La mise en évidence d’anomalies dans le champ gravitationnel de la Lune indique un intérieur asymétrique, contribuant à expliquer pourquoi ses deux faces se révèlent si différentes.
Lune à deux visages
La face visible de la Lune tranche visuellement avec sa face cachée : la première est globalement lisse et dominée par de vastes « mers », tandis que la seconde, criblée de cratères, apparaît beaucoup plus rugueuse. Si l’on ignorait jusqu’à récemment si cette asymétrie reflétait également un déséquilibre plus profond, de nouveaux travaux menés par Ryan Park, du Jet Propulsion Laboratory de la NASA, et ses collègues appuient ce scénario.
Dans le cadre de la mission GRAIL, il y a un peu plus d’une décennie, deux sondes spatiales avaient été placées en orbite autour de la Lune afin de réaliser un relevé très détaillé de son champ gravitationnel. Ces mesures ne pouvant être entièrement expliquées par l’asymétrie de surface de la Lune, les scientifiques se sont demandé si sa structure interne n’était pas également irrégulière.
« Des études antérieures avaient prédit que la face visible de la Lune se déformerait davantage que sa face cachée en réponse à l’attraction terrestre », explique Jeffrey Andrews-Hanna, de l’université d’Arizona. « Les nouveaux travaux confirment cette hypothèse et offrent un nouvel aperçu de l’intérieur de la Lune », ajoute-t-il.
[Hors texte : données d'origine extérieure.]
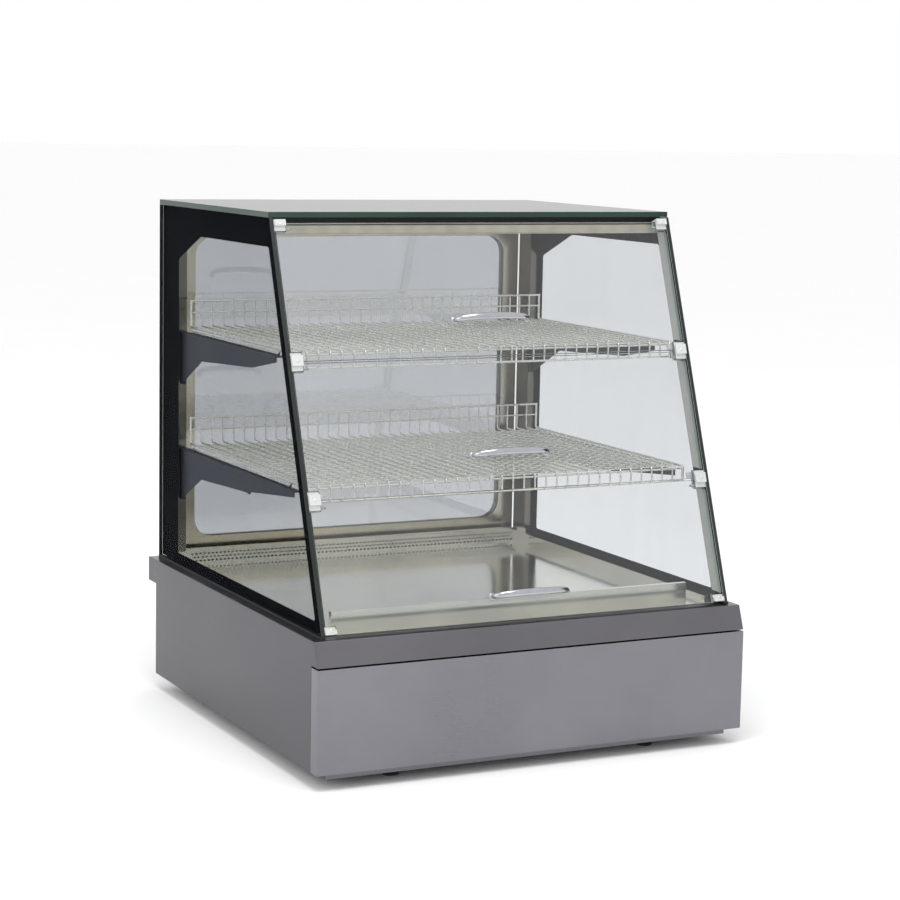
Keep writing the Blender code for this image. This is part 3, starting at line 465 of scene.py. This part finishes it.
def curve_mesh(curve, matrix=None):
    """The welded mesh of a curve, in world space."""
    obj = bpy.data.objects.new("curve", curve)
    bpy.context.scene.collection.objects.link(obj)
    bpy.context.view_layer.update()
    evaluated = obj.evaluated_get(bpy.context.evaluated_depsgraph_get())
    bm = bmesh.new()
    bm.from_mesh(bpy.data.meshes.new_from_object(evaluated))
    bpy.data.objects.remove(obj, do_unlink=True)
    bmesh.ops.remove_doubles(bm, verts=bm.verts, dist=0.000005)
    bmesh.ops.recalc_face_normals(bm, faces=bm.faces)
    if matrix:
        bm.transform(matrix)
    return finished("curve", bm)


def wires(paths, detail=2):
    """Round wires as one mesh: each path is its radius and its points."""
    meshes = []
    for radius in sorted({radius for radius, _ in paths}):
        curve = bpy.data.curves.new("wires", "CURVE")
        curve.dimensions = "3D"
        curve.bevel_depth = radius
        curve.bevel_resolution = detail
        curve.use_fill_caps = True
        for size, points in paths:
            if size == radius:
                draw(curve, points)
        meshes.append(curve_mesh(curve))
    return joined(meshes)


def sheet(loops, faces, across="X"):
    """A flat outline with holes, between two places along one axis."""
    low, high = sorted(faces)
    curve = bpy.data.curves.new("sheet", "CURVE")
    curve.dimensions = "2D"
    curve.fill_mode = "BOTH"
    curve.extrude = (high - low) / 2
    for loop in loops:
        draw(curve, loop, closed=True)
    middle = (low + high) / 2
    frames = {"X": Matrix(((0, 0, 1, middle), (1, 0, 0, 0), (0, 1, 0, 0), (0, 0, 0, 1))),
              "Y": Matrix(((1, 0, 0, 0), (0, 0, -1, middle), (0, 1, 0, 0), (0, 0, 0, 1)))}
    return curve_mesh(curve, frames[across])


def corner_turn(before, corner, after, radius, steps):
    """Points of a smooth turn that replaces a corner."""
    start = corner + (before - corner).normalized() * radius
    end = corner + (after - corner).normalized() * radius
    shares = [step / steps for step in range(steps + 1)]
    return [start * (1 - t) ** 2 + corner * 2 * t * (1 - t) + end * t * t for t in shares]


def bent(points, radius, steps=3):
    """A path with each inner corner turned on a radius."""
    points = [Vector(p) for p in points]
    path = [points[0]]
    for before, corner, after in zip(points, points[1:], points[2:]):
        path += corner_turn(before, corner, after, radius, steps)
    return path + [points[-1]]


def fillet(loop, radius, steps=4):
    """A closed flat outline with its corners rounded."""
    corners = [Vector(p) for p in loop]
    path = []
    for before, corner, after in zip(corners[-1:] + corners, corners, corners[1:] + corners[:1]):
        path += corner_turn(before, corner, after, radius, steps)
    return path


def turned(profile, place, direction, sides=20):
    """A profile of (radius, height) points turned round a direction."""
    bm = bmesh.new()
    verts = [bm.verts.new((radius, 0, height)) for radius, height in profile]
    edges = [bm.edges.new(pair) for pair in zip(verts, verts[1:])]
    bmesh.ops.spin(bm, geom=verts + edges, cent=(0, 0, 0), axis=(0, 0, 1), angle=2 * pi,
                   steps=sides, use_duplicate=False)
    bmesh.ops.remove_doubles(bm, verts=bm.verts, dist=0.000005)
    bmesh.ops.recalc_face_normals(bm, faces=bm.faces)
    turn = Vector(direction).to_track_quat("Z", "Y").to_matrix().to_4x4()
    bm.transform(Matrix.Translation(place) @ turn)
    return finished("turned", bm)


def screw(place, direction, radius):
    """Button head with a round socket."""
    height = radius * 0.55
    dome = [(0, -height * 0.3), (radius, -height * 0.3), (radius, height * 0.25)]
    dome += [(radius * cos(a), height * (0.25 + 0.75 * sin(a))) for a in (0.4, 0.7, 1.0)]
    socket = [(radius * 0.42, height * 0.9), (radius * 0.38, height * 0.25), (0, height * 0.25)]
    return turned(dome + socket, place, direction)


def add_screws(name, places, direction, radius=0.003, body="case"):
    """Screws at several places, as one piece."""
    meshes = [screw(place, direction, radius) for place in places]
    new_piece(name, joined(meshes), CHROME, body)


def soften(node, width, segments=2):
    """Round the CAD node's sharp edges where light catches them."""
    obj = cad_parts[node]
    weld = obj.modifiers.new("weld", "WELD")
    weld.merge_threshold = 0.00001
    bevel = obj.modifiers.new("edges", "BEVEL")
    bevel.width = width
    bevel.segments = segments
    bevel.limit_method = "ANGLE"
    bevel.angle_limit = radians(35)
    even = obj.modifiers.new("normals", "WEIGHTED_NORMAL")
    even.keep_sharp = False


def dress(material, *nodes):
    """Give CAD nodes this material."""
    for node in nodes:
        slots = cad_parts[node].data.materials
        if not slots:
            slots.append(material)
        for index in range(len(slots)):
            slots[index] = material


# ---- CAD nodes: better materials -------------------------------------------
def dress_nodes():
    """Give every CAD node its material, and round the edges that show."""
    clips = [f"clip_{side}_{index}" for side, _ in SIDES for index in CLIPS]
    brackets = [f"bracket_{level}_{side}" for level in LEVELS for side, _ in SIDES]
    feet = [f"foot_{row}_{side}" for row in ("front", "rear") for side, _ in SIDES]
    switches = ["power_switch_body", "light_switch_body", "temperature_display", "power_rocker",
                "light_rocker"]
    dress(STEEL, "front_panel", "rear_panel")
    dress(SHADED_SHELL_STEEL, "body_shell", "base_pan")
    dress(DECK, "deck_tray")
    dress(FRAME_STEEL, "rear_header", "rear_door_frame", "rear_door_cover")
    dress(POST_STEEL, "post_left", "post_right")
    dress(ZINC, "air_duct", "fan_motor", "fan_impeller", "thermostat_body")
    dress(CHROME, "rear_door_grip", "door_pivot_lower", "door_pivot_upper")
    dress(SIDE_PANE, "side_glass_left", "side_glass_right")
    dress(TOP_PANE, "top_glass")
    dress(FLAP_PANE, *[f"flap_{place}" for place in FLAPS])
    dress(DOOR_PANE, "rear_door_mirror")
    dress(SLATE, *brackets)
    dress(RAIL, "lamp_rail")
    dress(ELEMENT, "heating_element")
    dress(BLACK, *switches, "cable_gland", "thermostat_knob")
    dress(RUBBER, "glass_seal_left", "glass_seal_right", "rear_door_gasket", *feet)
    dress(FROST, *clips)
    dress(TERMINAL, "terminal_block")
    dress(GLOW, "lamp_diffuser")
    for node in ("body_shell", "front_panel", *clips):
        soften(node, 0.0012, 3)
    for node in ("deck_tray", "rear_door_cover"):
        soften(node, 0.0006)
    for node in switches:
        soften(node, 0.0005)
    for node in brackets:
        soften(node, 0.0004)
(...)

Une face proche plus chaude
Park et son équipe se sont appuyés sur les données de GRAIL pour calculer avec précision dans quelle mesure le manteau lunaire, situé sous la croûte, était susceptible de se déformer en réponse à la gravité terrestre. Une différence de rigidité de 2 à 3 % a été mise en évidence entre les deux faces, indiquant que la plus proche de nous se révélait sensiblement plus chaude (100 à 200 kelvins).
Selon Sean Solomon, de l’université Columbia, la nouvelle modélisation de la structure interne de la Lune cadre avec les concentrations particulières d’éléments radioactifs (tels que l’uranium et le thorium) identifiées près de sa surface.
Bien que les raisons de ces différences structurelles profondes restent encore floues, les auteurs de la nouvelle étude, publiée dans la revue Nature, pensent qu’elles seraient liées à d’anciennes collisions/impacts, ou la conséquence d’une activité volcanique ancienne, il y a plusieurs milliards d’années.